I often think about this, and every time I have to realize that every second that passes, e.g. the seconds I use to write this, the seconds that you use to read this, we are closer to death. It makes me shiver when I think that death is the fate that still comes closer. I would like to discuss about this. Are you afraid of death? Is life just waiting for death?
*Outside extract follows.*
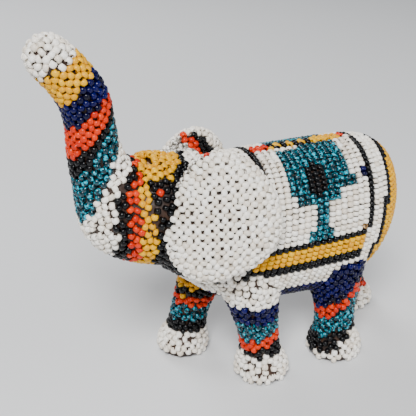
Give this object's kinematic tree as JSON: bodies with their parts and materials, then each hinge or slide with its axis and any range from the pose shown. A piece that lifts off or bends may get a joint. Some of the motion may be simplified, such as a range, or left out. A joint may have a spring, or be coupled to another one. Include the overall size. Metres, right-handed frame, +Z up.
{
  "type": "beaded elephant figurine",
  "caption": "Walking elephant figurine with its trunk raised: carved wood core, wax coat, and a coat of glass seed beads in coloured fields.",
  "frame": {"origin": "on the ground, under the middle of the figure's box", "axes": "-X the way the elephant faces, +Y its right side, +Z up"},
  "size_m": [0.1298, 0.0536, 0.12],
  "materials": {
    "wood": "rough",
    "dowel": "satin",
    "wax": "satin",
    "white_glass": "gloss",
    "yellow_glass": "gloss",
    "orange_glass": "gloss",
    "black_glass": "gloss",
    "navy_glass": "gloss",
    "teal_glass": "gloss",
    "crystal_glass": "gloss"
  },
  "bodies": {
    "root": {"body_core": "wood", "trunk_core": "wood", "ear_core_left": "wood", "ear_core_right": "wood", "trunk_peg": "dowel", "ear_pegs": "dowel", "body_wax": "wax", "trunk_wax": "wax", "ear_wax_left": "wax", "ear_wax_right": "wax", "leg_wax": "wax", "trunk_tip_beads": "white_glass", "trunk_yellow_beads": "yellow_glass", "trunk_navy_beads": "navy_glass", "trunk_orange_beads": "orange_glass", "trunk_black_beads": "black_glass", "trunk_teal_beads": "teal_glass", "chin_white_beads": "white_glass", "face_black_beads": "black_glass", "face_orange_beads": "orange_glass", "face_yellow_beads": "yellow_glass", "cheek_black_beads": "black_glass", "eye_beads": "orange_glass", "ear_beads_left": "white_glass", "ear_beads_right": "white_glass", "ear_inlay_beads": "crystal_glass", "flank_white_beads": "white_glass", "spine_beads": "orange_glass", "flower_beads": "teal_glass", "flower_heart_beads": "black_glass", "collar_beads": "black_glass", "border_black_beads": "black_glass", "border_yellow_beads": "yellow_glass", "belt_white_beads": "white_glass", "belly_navy_beads": "navy_glass", "haunch_black_beads": "black_glass", "haunch_white_beads": "white_glass", "rump_yellow_beads": "yellow_glass", "front_left_foot_beads": "white_glass", "front_left_ankle_beads": "black_glass", "front_left_shin_beads": "orange_glass", "front_left_knee_beads": "teal_glass", "front_left_thigh_beads": "navy_glass", "front_left_hip_beads": "white_glass", "hind_left_foot_beads": "white_glass", "hind_left_ankle_beads": "black_glass", "hind_left_shin_beads": "teal_glass", "hind_left_knee_beads": "orange_glass", "hind_left_thigh_beads": "navy_glass", "front_right_foot_beads": "white_glass", "front_right_ankle_beads": "black_glass", "front_right_shin_beads": "teal_glass", "front_right_knee_beads": "orange_glass", "front_right_thigh_beads": "yellow_glass", "hind_right_foot_beads": "white_glass", "hind_right_ankle_beads": "orange_glass", "hind_right_shin_beads": "black_glass", "hind_right_knee_beads": "teal_glass", "hind_right_thigh_beads": "navy_glass"}
  },
  "joints": []
}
Lin Yutang, on p. 37 ff. of his 'The Importance of Living wrote:I suspect that all democracy, all poetry, and all philosophy start out from this God-given fact that all of us, princes and paupers alike, are limited to a body of five or six feet and live a life of fifty or sixty years. On the whole, the arrangement is quite handy. We are neither too long nor too short. At least I am quite satisfied with five feet four. And fifty or sixty years seems to me such an awfully long time; it is, in fact, a matter of two or three generations. It is so arranged that when we are born, we see certain old grandfathers, who die in the course of time, and when
we become grandfathers ourselves, we see other tiny tots being born. That seems to make it just perfect.
[...]
Thus I see both poetry and philosophy began with the recognition of our mortality and a sense of the evanescence of time. This sense of life's evanescence is back of all Chinese poetry, as well as of a good part of Western poetry the feeling that life is essentially but a dream, while we row, row our boat down the river in the sunset of a beautiful afternoon, that flowers cannot bloom forever, the moon waxes and wanes, and human life itself joins the eternal procession of the plant and animal worlds in being born, growing to maturity and dying to make room for others. Man began to be philosophical only when he saw the vanity of this earthly existence. Chuangtse said that he once dreamed of being a butterfly, and while he was in the dream, he felt he could flutter his wings and everything was real, but that on waking up, he realized that he was Chuangtse and Chuangtse was real. Then he thought and wondered
which was really real, whether he was really Chuangtse dreaming of being a butterfly, or really a but-terfly dreaming of being Chuangtse. Life, then, is really a dream, and we human beings are like travelers floating down the eternal river of time, embarking at a certain point and disembarking again at another point in order to make room for others waiting below the river to come aboard. Half of the poetry of life
would be gone, if we did not feel that life was either a dream, or a voyage with transient travelers, or merely a stage in which the actors seldom realized that they were playing their parts.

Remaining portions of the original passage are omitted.